General Motors and JPMorgan: The Gift That Keeps on Giving

Some of you may be tired of hearing me run on about the GM-JPMorgan mess.  Remember?  JPMorgan and its counsel authorized the termination of the UCC financing statement securing a $1.5 Billion Syndicated Term Loan.  And despite the General Motors’ bankruptcy judge deciding that JPMorgan did not “intend” to terminate the UCC and that the termination should be void, on appeal the Delaware Supreme Court and the Second Circuit Court of Appeals ruled that the termination statement was “authorized” (even if not intended).  And despite the error the termination statement was effective leaving JPMorgan (and hundreds of co-lenders who invested in that loan) unsecured.

So why am I bringing this up when all of that happened by 2015?

Because the “old” GM Creditors’ Committee is out there trying to collect money that had been paid to JPMorgan and its syndicate prior to the determination that they were unsecured.

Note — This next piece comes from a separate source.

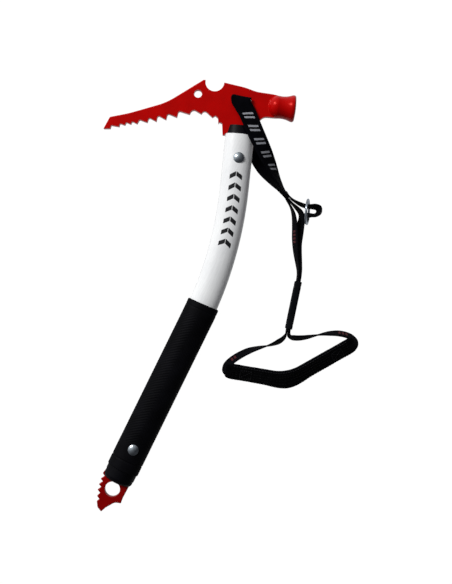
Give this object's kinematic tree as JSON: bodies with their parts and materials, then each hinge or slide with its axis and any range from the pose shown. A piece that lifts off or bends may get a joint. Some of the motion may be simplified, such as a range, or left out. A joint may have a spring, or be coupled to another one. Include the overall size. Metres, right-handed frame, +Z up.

But not only is the Committee trying to recover funds from JPMorgan and its syndicate, members of the lending syndicate have brought cross-claims against JPMorgan for having terminated the UCC.  Again by way of reminder, JPMorgan did need to terminate UCCs –  but not for the $1.5 Billion Term Loan.  They needed to release the UCCs securing a much smaller synthetic lease that had gone its term.  It was the error of those who were charged with unwinding the synthetic lease who unknowingly authorized the release of the UCCs securing the $1.5 Billion Term Loan.

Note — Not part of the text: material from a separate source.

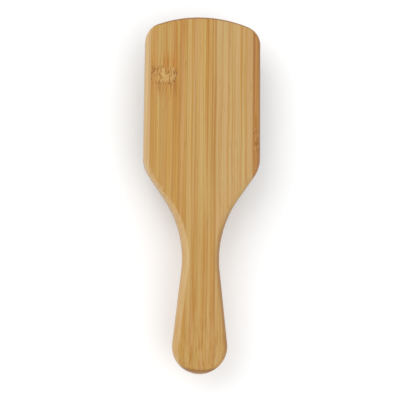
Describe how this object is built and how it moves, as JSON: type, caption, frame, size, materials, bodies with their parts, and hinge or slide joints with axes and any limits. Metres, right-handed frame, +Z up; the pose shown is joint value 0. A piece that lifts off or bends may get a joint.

And you don’t expect JPMorgan to just sit back and let those cross-claimants walk all over it and stick JPM with the entire $1.5 billion bill, do  you?  Oh no!  JPM is raising defenses that come right out of the standard exculpatory provisions intended to protect agents from claims by syndicate members; those standard provisions that are offered to you on a “take it or leave it” basis if you wish to be part of that club and get your funds employed.

At least one of the answers to cross-claims filed by JPM provides:

The claims asserted in the …Cross-Complaint are barred by provisions of the Term Loan Agreement, including: (a) section 8.04 of the Term Loan Agreement, which provides that JPMCB “shall be entitled to rely, and shall be fully protected in relying” upon “advice and statements of legal counsel (including, without limitation, any counsel to the Borrower)”; (b) section 8.02 of the Term Loan Agreement, which permits JPMCB to execute any of its duties “by or through agents or attorneys-in-fact” and states that JPMCB “shall not be responsible for the negligence or misconduct of any agents or attorneys-in-fact selected by it with reasonable care”; (c) section 8.03 of the Term Loan Agreement, which provides that JPMCB shall not be liable “for any action lawfully taken or omitted to be taken by it or such Person under or in connection with this Agreement or any other Loan Document (except for its or such Person’s own gross negligence or willful misconduct)”; and (d) section 8.06 of the Term Loan Agreement, which provides that each lender “expressly acknowledges” that JPMCB has not “made any representations or warranties to it,” and that each lender “represents that it will, independently and without reliance upon the Agent . . . continue to make its own credit analysis, appraisals and decisions” with respect to the Term Loan.

Section 8:03 of the Term Loan Agreement provides, in part:

Exculpatorv Provisions. Neither the Agent nor any of its officers, directors, employees or affiliates shall be (i) liable for any action lawfully taken or omitted to be taken by it or such Person under or in connection with this Agreement or any other Loan Document (except for its or such Person’s own gross negligence or willful misconduct) …. [emphasis added]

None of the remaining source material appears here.